By law, the agency must tell you under which of the FOIA exemptions it is withholding information. Usually there is a marking like B(1) or B(7)e, which points to the specific sections of the FOIA law that declares which information is exempt. Look up the exemption and see what kind of information is blacked out.  For the B(3) exemption, which refers to information withheld under a different statute, and the agency must tell you what statute under which they are withholding information. For more information, you can plug the statute into a search engine and see what the statute is.

Unfortunately, many researchers will find that it seems like the best material is likely lurking behind those blacked out spaces. Remember, the FOIA says that citizens have a right to access ALL government records, EXCEPT in certain cases. Those certain cases are the exemptions, and the redactions are the marks, blacking (or whiting) out the information that is exempt.

Hint: As time passes, you can often make an argument that there is a reduced threat to national security or public privacy, or other reasons information is withheld. You can request the re-review of a document you already have, and specifically ask for consideration be made to release additional information. It could look something like this: “I request a re-review of State Department cable 1249576, December 6, 1981 (see copy attached). It was originally released over 20 years ago. Due to the passage of time, please re-review the redacted information in the original document for further release.”

 

Making your Argument

If you disagree with the agency’s decision to withhold information, you will want to formulate an argument for why the government may have improperly withheld information, based on the exemptions the agency cites. For guidance on how to make your argument, you can look at existing FOIA case law according to the exemption on the Department of Justice website’s “Department of Justice Guide to the Freedom of Information Act.”[ii] You usually have a 90-day period of receiving your adverse determination in order to respond with an appeal.

The agency will respond acknowledging that they received your appeal and will eventually let you know if they have decided to uphold the original decision or release additional information upon a second review. You can check out chapter 5 in the National Security Archive’s guide, “Effective FOIA Requesting for Everyone”[iii] for more details on the appeal process, and how to develop arguments.

Once you have exhausted your appeal rights, you have the option to file a lawsuit against the agency for their failure to comply with the FOIA. Litigation is an expensive, laborious process, but much important information has been won through litigation, and it is a way to continue to hold the government accountable.
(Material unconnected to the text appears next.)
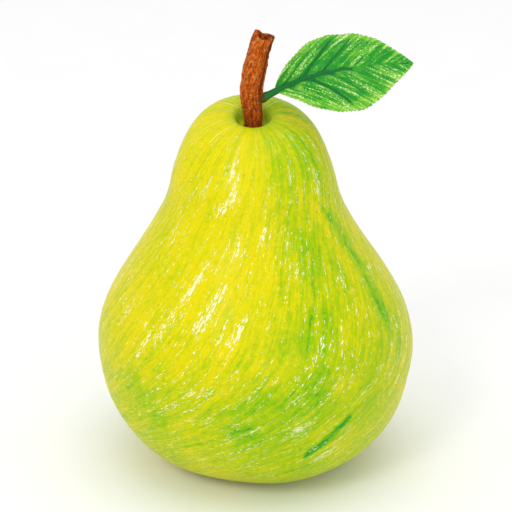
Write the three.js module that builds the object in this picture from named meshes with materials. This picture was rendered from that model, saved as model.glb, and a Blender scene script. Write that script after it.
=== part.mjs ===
// A pear, upright on the ring around the basin in its underside: the fruit, its woody stem, one leaf
// on the stem, and in the basin the dried flower, which is five sepals around a short tube of stamens.
// Millimetres, +Z up. The origin is on the fruit's axis, in the plane of the face that it rests on.

import * as THREE from "three";

// Driving dimensions

// Gap between two pieces that touch on the real fruit.
const clearance = 0.3;

const fruitSize = {
  height: 91, // resting face to the top of the crown
  bellyRadius: 39.6,
  bellyHeight: 32.5,
  neckRadius: 20.3,
  crownHeight: 16.6, // from the neck up to the top
  neckSlope: 0.175, // how much the neck still narrows per millimetre of height
  lipRadius: 5, // the highest ring of the crown
  cavityDepth: 2.6, // dimple that the stem rises from
  footInnerRadius: 9,
  footOuterRadius: 11.5, // the flat ring between these two carries the fruit
  basinDepth: 6,
};

// How long the tangents of the outline are, as shares of the stretch that they belong to.
const fullness = {
  underside: 0.62,
  lowerBelly: 0.52,
  upperBelly: 0.36,
  neck: 0.355,
  shoulder: 0.49,
  crown: 0.69,
};

// What keeps the fruit from being a turned shape. The waves are shares of the radius.
const unevenness = {
  ribs: 0.012,
  ribReach: 30, // height at which the five ribs of the underside have faded
  oval: 0.006,
  crownTilt: 0.3, // the crown's back stands higher than its front
  crownTiltReach: 24, // height of the zone that tilts
  neckLean: -0.6, // the neck, with all that stands on it, grew a little away from +X
  neckLeanFrom: 40,
  neckLeanTo: 75,
  baseLean: 1.1, // and the flank just above the resting face a little towards it
  baseLeanHeight: 8,
  baseLeanReach: 7,
};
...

See chapter 6 in the National Security Archive’s guide, “Effective FOIA Requesting for Everyone” for more information about the litigation process. You can see court decision on FOIA cases at the Department of Justice website [iv].

“No documents” Response

The fact that an agency is unable to locate and records responsive to your request is considered an “adverse determination.” You have a right to appeal this outcome, whether or not the agency tells you that you have this right. You can respond with an appeal just like you would for other adverse determinations, making the argument, and if you can, provide proof, for why the agency should have documents.

Remember, keep knocking, keep asking! It is our right, and our responsibility! Happy FOIA-ing!

[i] “UWCHR Celebrates Success of FOIA Lawsuit Against CIA,” University of Washington Center for Human Rights, https://jsis.washington.edu/humanrights/2018/05/30/uwchr-celebrates-success-of-foia-lawsuit-against-cia/.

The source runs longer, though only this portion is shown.